On a declining contract, Avdija may be the best per dollar investment in the NBA. Contending teams would happily surrender several draft picks to get him. If the Blazers gave Milwaukee back their picks, plus Avdija, it would represent the opportunity cost of more than half a dozen draft picks.
That is dangerous territory just to recreate the Giannis-Dame pairing that has already failed once elsewhere, with both players well into their 30s, Lillard recovering from a catastrophic injury and Antetokounmpo holding the option to become a free agent in 2027.

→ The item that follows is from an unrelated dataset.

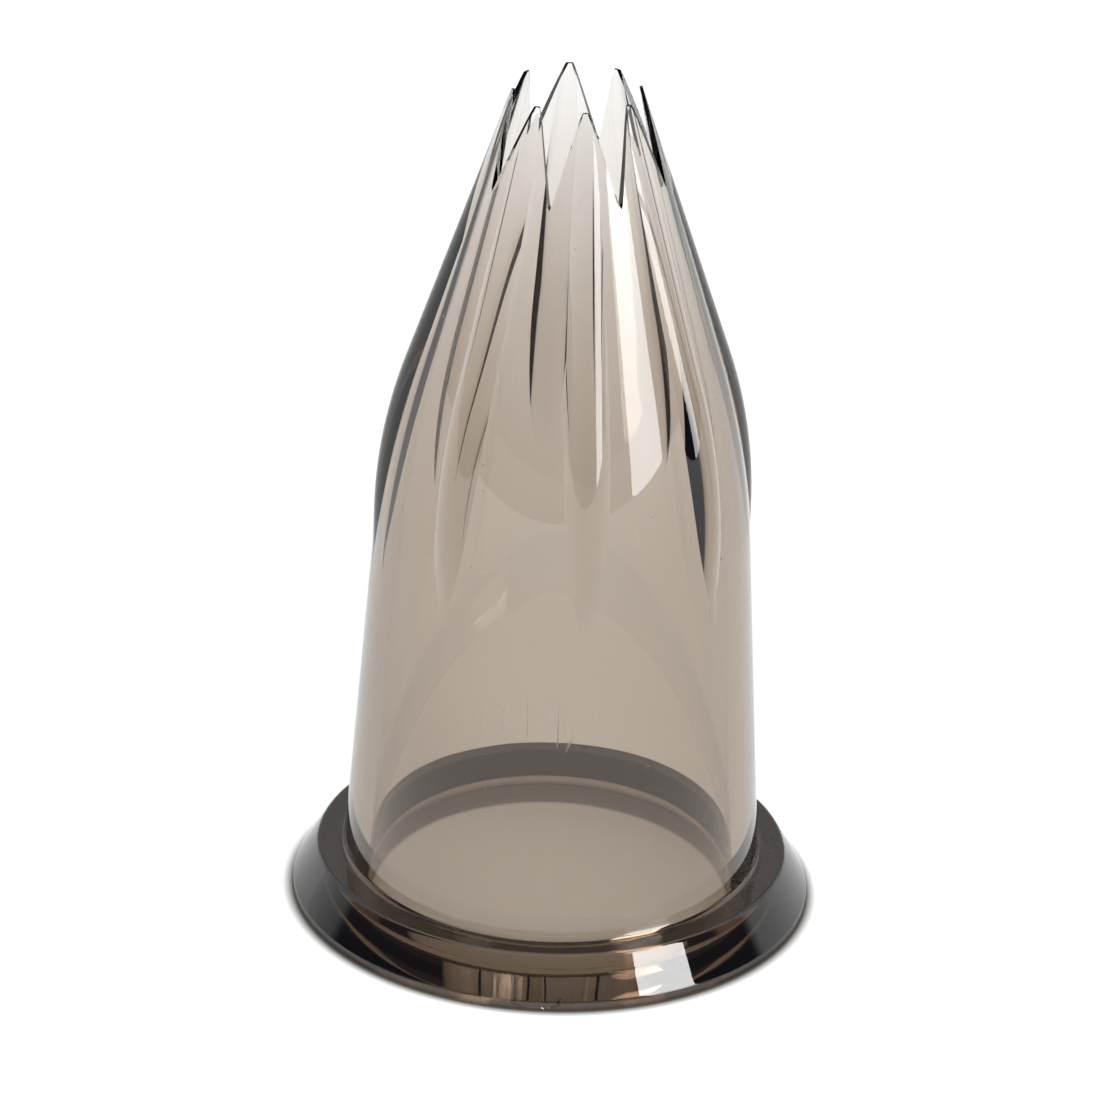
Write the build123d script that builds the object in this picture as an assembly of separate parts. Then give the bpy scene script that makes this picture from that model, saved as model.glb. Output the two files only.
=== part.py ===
from build123d import *
import os
from math import atan2, cos, pi, sin, tan

# Eight-tooth piping nozzle: one thin moulding of clear smoky plastic.
# It stands on its foot, +Z runs up the bore to the teeth, and the origin is
# the centre of the foot, on the surface that it stands on. Lengths are in mm.

# A run is how far an eased corner reaches along each of the two lines that meet in it

# Foot flange, with its sloping skirt
foot_diameter = 32.0
foot_band_height = 0.55
flange_top_diameter = 28.95
flange_height = 3.1
foot_edge_run = 0.12
flange_rim_run = 0.22
barrel_root_run = 0.4

# Barrel, measured where its straight lines would meet the ledge and the crown
barrel_root_diameter = 25.72
shoulder_diameter = 22.26
shoulder_height = 31.1
shoulder_bend_run = 6.1

# Crown
nozzle_height = 54.06
tip_diameter = 7.84
tooth_count = 8

# Ribs: round-backed bars that stand proud of the crown, one to each tooth
rib_back_radius = 1.9
rib_crest_diameter = 23.2
rib_bend_height = 31.6
rib_bend_run = 5.3
rib_foot_height = 20.0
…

While the team that trades for him will have a huge advantage in being able to pay dramatically more, the flight risk, especially in another small market like Portland, would be real.
How, I wonder, does a bet-on-himself guy like Dundon see it? It will become a real question if Antetokounmpo remains in Milwaukee past the deadline and his certain exit is pushed off until the summer.
Will the new owner want to tread lightly? Or does he want to be the owner who moves heaven and earth to bring in a superstar that would make his new team a championship contender?
Will he be calculating and deliberate? Or will he channel Les Snead?
Snead, the Los Angeles Rams general manager, memorably wore a t-shirt that read, “(Expletive) them picks” after his aggressive trades led the Rams to a Super Bowl win three years ago.
And it’s true. If the result is a championship parade, who cares what you do in a draft years down the road? In that case, “(Expletive) them picks,” indeed.
It would be out of character for the Trail Blazers as we know them to swing for the fences in such an aggressive way. It would probably be most wise to get involved in a Giannis trade as the third team, if at all, and bring another core player who is on the same timeline as Avdija, Toumani Camara and Donovan Clingan.
But Dundon’s forthcoming arrival has the potential to upend that thinking and his new team’s entire basketball strategy.
There is little doubt that the new owner will demand that the Blazers be bold, the only question is when?